06.11.2015
А началось все в Казани. Счастливое детство, проведенное в мастерской у отца — резчика иконостасов, сменилось годами нужды: семья разорилась. Мать, не выдержав внезапной нищеты, уехала восвояси. Николай, поступивший в местную художественную школу, жил впроголодь: о мальчике заботились лишь дальние родственники. Затем наступил столичный период: Фешин стал воспитанником Академии художеств. Будущий живописец занимался в мастерской у Ильи Репина, попасть к которому считалось престижным. Сохранилось мало фешинских рисунков того периода, а те, что есть — например, «Выход из катакомб после моления» (1903), отмеченный первой премией Академии, ошеломляющего впечатления не производят.

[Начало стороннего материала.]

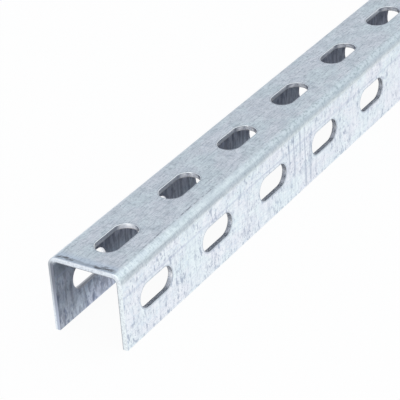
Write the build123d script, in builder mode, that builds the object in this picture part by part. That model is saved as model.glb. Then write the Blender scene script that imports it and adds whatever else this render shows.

Свой стиль Фешин нащупал позже, когда готовился писать дипломную работу: знаменитую «Капустницу» (1909). Художник искал сценку из народной жизни и неожиданно вдохновился бело-зелеными кочанами капусты. На выставке можно увидеть один из двух сохранившихся эскизов, сделанных для этой картины. Именно тогда был изобретен особый язык, где тесно переплелись графика и живопись. В том же ключе мастер работал в Америке, куда переехал с семьей в 1923 году. Штаты приняли его радушно — заказы на портреты, хорошие заработки — однако большим городам он предпочел (частично вынужденно, из-за состояния здоровья — у Фешина открылся туберкулез) захолустный южный Таос, известный как центр индейской культуры. В тех местах он, правда, задержался ненадолго. Жена Фешина поступила, как в свое время его мать, — ушла из семьи (по воспоминаниям современников, она чувствовала себя в тени мужа). Художник переехал с дочерью в Калифорнию, где умер в бедности, перебиваясь случайными уроками.
Странный жизненный путь живописца привел к тому, что его наследие оказалось рассеяно по миру. К сожалению, работы, созданные в Штатах, привезти на выставку не удалось. Зато организаторы смогли максимально полно представить графику Фешина из российских музеев. Рисунки, как заметила куратор Галина Тулузакова, вообще редко показывают: они хрупкие, боятся света. Однако Николая Фешина нужно смотреть именно в оригинале: его работы почти не «звучат» в репродукции. Теряется обаяние, исчезает «дымчатость» изображения. К тому же при живом «контакте» особенно бросается в глаза близость его картин (испытавших влияние модерна и поставивших под вопросы критерии красоты и безобразности) работам старых мастеров. Портреты — будь то головка изящной женщины, с уложенными по моде 1930-х волосами, или лицо девочки с густой челкой — напоминают образы, созданные Рубенсом и Рембрандтом: и это при том, что Фешин порой вызывающе не «классичен». Кстати, с создателем «Ночного дозора» его роднит и любовь к передаче эмоций. Разглядывая моделей, порой очень экспрессивно выражающих свое внутреннее состояние — тут и вытаращенные глаза, и оскаленные зубы, вспоминаешь графический автопортрет молодого Рембрандта: шутливо нахмурившегося и сложившего губы, будто для селфи. Некоторые искусствоведы полагают, что отголоски экспрессионизма у Фешина выражаются не в гримасах, а, скорее, в диком (но гармоничном) сочетании красок, и в этом есть свой резон.
Что касается выставки — камерной, приглушенной — то она требует вдумчивого восприятия: нужно остановиться, внимательно рассмотреть портреты, знаменитые «ню», миниатюры, созданные трудолюбивым Фешиным в голодные двадцатые, и постараться дышать с этими трепетными, эфемерными образами в унисон.